In his autumn Budget, Kenneth Clarke, the Chancellor, announced a new allowance, worth pounds 28 a week per family for those on family credit, which will be available from next autumn. Mr Clarke said it was intended to answer rising concern about the causes, consequences and costs of the growth of lone parenthood. Many such parents were trapped, unable to work because of the costs of child care, the Chancellor said. 'That cannot be right.'

The decision to target more resources at parents with under-school-age children reverses dramatically the policy adopted by Baroness Thatcher who, in spite of bringing up twins while pursuing a political career, rejected help for working mothers on the ground that it encouraged the break-up of the family.

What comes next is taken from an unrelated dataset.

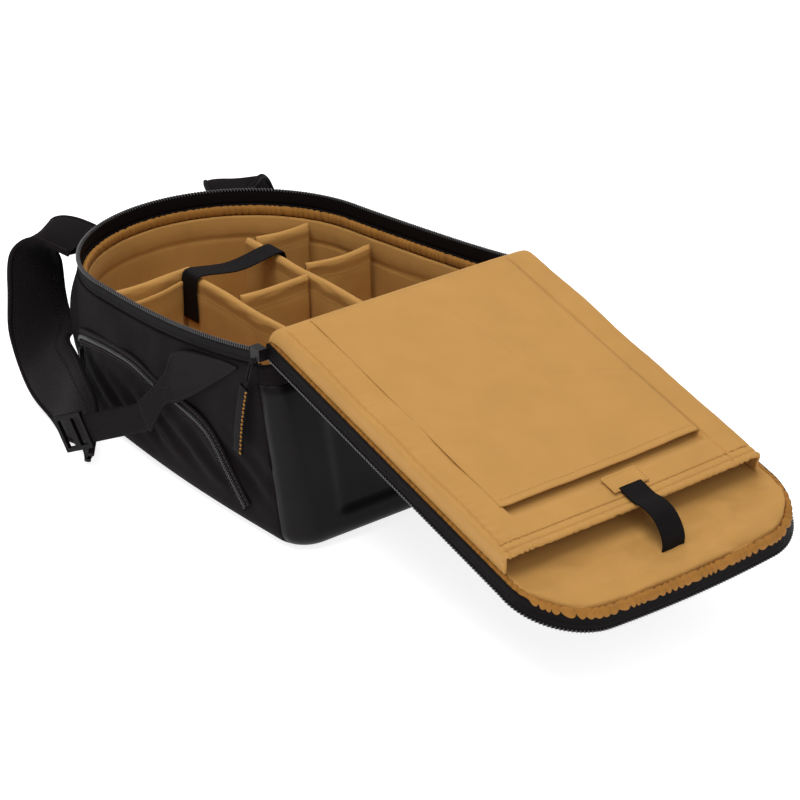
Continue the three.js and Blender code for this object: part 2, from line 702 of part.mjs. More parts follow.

Mr Patten has been under sustained criticism from Tory backbenchers after policy retreats, including testing and the 'mums' army' of volunteer teachers. Leading calls for the Secretary of State to resign, Ann Taylor, Labour's education spokesman, said: 'He has overstayed his welcome at that Department. He seems to have the opposite of the Midas touch. Everything he touches seems to turn to stone.'

She warned that Mr Patten would be facing sustained opposition to the Education Bill in the Lords where, out of 35 speakers, there were only four who supported the proposals on ending the monopoly of the National Union of Students and streamlining teacher education. 'He is becoming increasingly isolated and in a very tight corner,' Mrs Taylor said on Sky Television.

Mr Major signalled his plan for wider availability of nursery education in a pre-Christmas interview in the Daily Telegraph. He said then that he favoured putting extra money into more nursery education, rather than mainstream education, when the resources were available.